The principal aim of a low carbon fuel standard is improving environmental quality by reducing the carbon content of transportation fuels. However, proponents of this
approach also claim the standard will encourage the development and use of new kinds of transportation fuels to displace imported petroleum. Reducing imports is said to improve U.S. national and energy security by decreasing dependence on volatile regions and hostile governments.
A reduction in imports will not produce the national security benefits sought. The interconnectedness of the world’s energy marketplace, and indeed, the global
economy, prevent the kind of insulation from perturbations in the price of oil desired by advocates of energy independence. The United States will remain vulnerable to oil price and supply shocks regardless of fluctuations in its imports so long as it trades with countries that purchase petroleum off the world market. A sharp rise in prices that undermines the economic health of Europe or China, for example, will negatively impact the U.S. economy. Further, U.S. national interests in the Middle East, whose
instability is most commonly cited as justification for reducing oil imports, are more complex than the simple consumption of petroleum. Concerns about terrorism, the
security of Israel, the peace process, global and regional power projection, and international leadership all suggest that continued engagement will be the norm for the
U.S. for years to come, regardless of oil import patterns.
If the national security rationale for a low carbon fuel standard is dubious, the consequences of its imposition are not. The standard would restrict U.S. use of oil sands from Canada because of their high carbon lifecycle. The Canadian oil sands represent reserves equivalent to nearly one-quarter of projected U.S. transportation fuel needs in 2030. Presently, the U.S. consumes virtually all of Canada’s petroleum exports. Under a national low carbon fuel standard, those exports would flow elsewhere with consequences for U.S. energy security as well as harmful environmental outcomes. The standard also would deter further exploitation of the oil shale resources found in the western United States. Oil shale, like the oil sands, has a high carbon lifecycle that would not meet the standards sought by proponents of a low carbon fuel standard. Unlike the oil sands, there has been only sporadic investment in the technical base and related infrastructure needed to productively exploit the oil shale reserves. If a low carbon fuel standard is imposed, little incentive would remain to make further investments in this area. Doing so means that the United States will have elected to eschew the development of deposits estimated to hold enough oil to meet current U.S. import levels for the next 110 years. Enacting a policy that inhibits the use of ample and readily available resources hardly improves energy security, which is commonly judged as improving the reliability of supply through diversification of sources and fuels in an affordable manner. In fact, that policy is rightly judged as weakening energy security.

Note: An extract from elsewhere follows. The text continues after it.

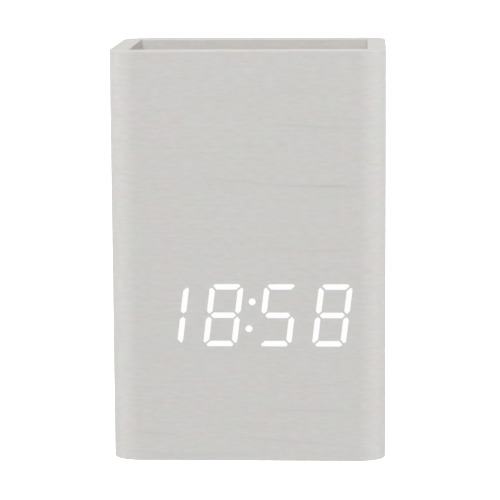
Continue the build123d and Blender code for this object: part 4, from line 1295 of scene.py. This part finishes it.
# Each cell is held between a nickel plated contact plate and a coil spring wound from round wire,
# which narrows towards the cell. Two of the plates have a tab that takes a lead.
soften(nickel, 0.06 * mm, "case", "spring_steel", "contact_plates")
spring_tree, spring = new_tree(
    "cone_spring",
    base_radius=3.5 * mm,
    tip_radius=2.3 * mm,
    length=5.5 * mm,
    wire_radius=0.25 * mm,
    turns=5.5,
    flat_share=0.16,
)
spiral = {
    "Resolution": 40,
    "Rotations": spring["turns"],
    "Start Radius": spring["base_radius"],
    "End Radius": spring["tip_radius"],
    "Height": 1.0,
}
spiral = made_by(spring_tree, "GeometryNodeCurveSpiral", spiral)
x, y, share = axes_of(made_by(spring_tree, "GeometryNodeInputPosition"))
spring_rise = {
    "Value": share,
    "From Min": spring["flat_share"],
    "From Max": spring["flat_share"] * -1.0 + 1.0,
    "To Min": spring["wire_radius"],
    "To Max": spring["length"] - spring["wire_radius"],
}
spring_rise = made_by(
    spring_tree, "ShaderNodeMapRange", spring_rise, interpolation_type="SMOOTHSTEP"
)
wound = {"Geometry": spiral, "Position": vector_of(x, y, Level(spring_rise))}
wound = made_by(spring_tree, "GeometryNodeSetPosition", wound)
wire_section = {"Resolution": 12, "Radius": spring["wire_radius"]}
wire_section = made_by(spring_tree, "GeometryNodeCurvePrimitiveCircle", wire_section)
wire = {"Curve": wound, "Profile Curve": wire_section, "Fill Caps": True}
end_tree(made_by(spring_tree, "GeometryNodeCurveToMesh", wire), nickel)
low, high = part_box("battery_springs")
spring_places = [
    ((low.x if side > 0 else high.x, y, cell_z), (0, side * quarter, 0)) for y, side in cell_rows
]
spring_mesh = repeat_at("cone_springs", spring_places, spring_tree)
spring_mesh.shade_smooth()
add_piece("cone_springs", spring_mesh, nickel, "case", "spring_steel", "battery_springs")


# The battery leads rise from the tabs of the plates and run up to their socket, the red one from
# the positive end. Both are fixed at their two ends inside the case.
lead_radius, lead_rise, lead_spacing = 0.6 * mm, 7.58 * mm, 2.5 * mm
tab_x, tab_z = 25.25 * mm, 17.8 * mm
plug_x, plug_y, plug_z = 4.0 * mm, 12.8 * mm, 28.62 * mm
red_rubber = moulded("red_insulation", (176, 34, 30), 0.4, 0.4 * mm, 0.004 * mm, 0.06)
black_rubber = moulded("black_insulation", (34, 34, 35), 0.42, 0.4 * mm, 0.004 * mm, 0.06)
for name, material, side in (("red", red_rubber, 1), ("black", black_rubber, -1)):
    tab = (side * tab_x, -side * cell_pitch)
    plug = (plug_x + side * lead_spacing / 2, plug_y)
    lead_route = [
        (*tab, tab_z),
        (*tab, tab_z + lead_rise),
        (*plug, plug_z - lead_rise),
        (*plug, plug_z),
    ]
    line = wire_line(name + "_lead_wire", lead_route)
    line.bevel_depth, line.bevel_resolution = lead_radius, 3
    lead_mesh = plain_mesh(new_object(name + "_lead", line))
    lead_mesh.shade_smooth()
    add_piece(name + "_lead_wire", lead_mesh, material, "case", name + "_wire", name + "_lead")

The likely result of a low carbon fuel standard is an expansion of biofuels. At present, corn-based ethanol is the only alternative fuel ready for the market not requiring major infrastructure development or introduction of new vehicles. More advanced biofuels are decades away from commercial use and face significant scientific, technical, and commercialization obstacles before they will be available for widespread consumption. Biobased fuels have lower greenhouse gas lifecycle emissions compared to unconventional petroleum products, with debate ongoing about their advantage relative to conventional petroleum. There are other consequences of shifting agricultural commodities into transportation fuel use, notably the effects on water and soil quality and food security, which must be weighed against the perceived advantages of lowering greenhouse emissions and the limited availability to meet projected transportation fuel needs.
The assertion that a low carbon fuel standard will improve U.S. security is not as clear cut as its proponents would lead the American public to believe. Reducing imports of petroleum will not prevent future incidents of international terrorism, reduce U.S. vulnerability to price and supply shocks, or preclude U.S. involvement in the politics of the Middle East. The real consequences of the policy—shifting Canadian exports to other nations and hindering the development of domestic energy supplies—actually reduce security.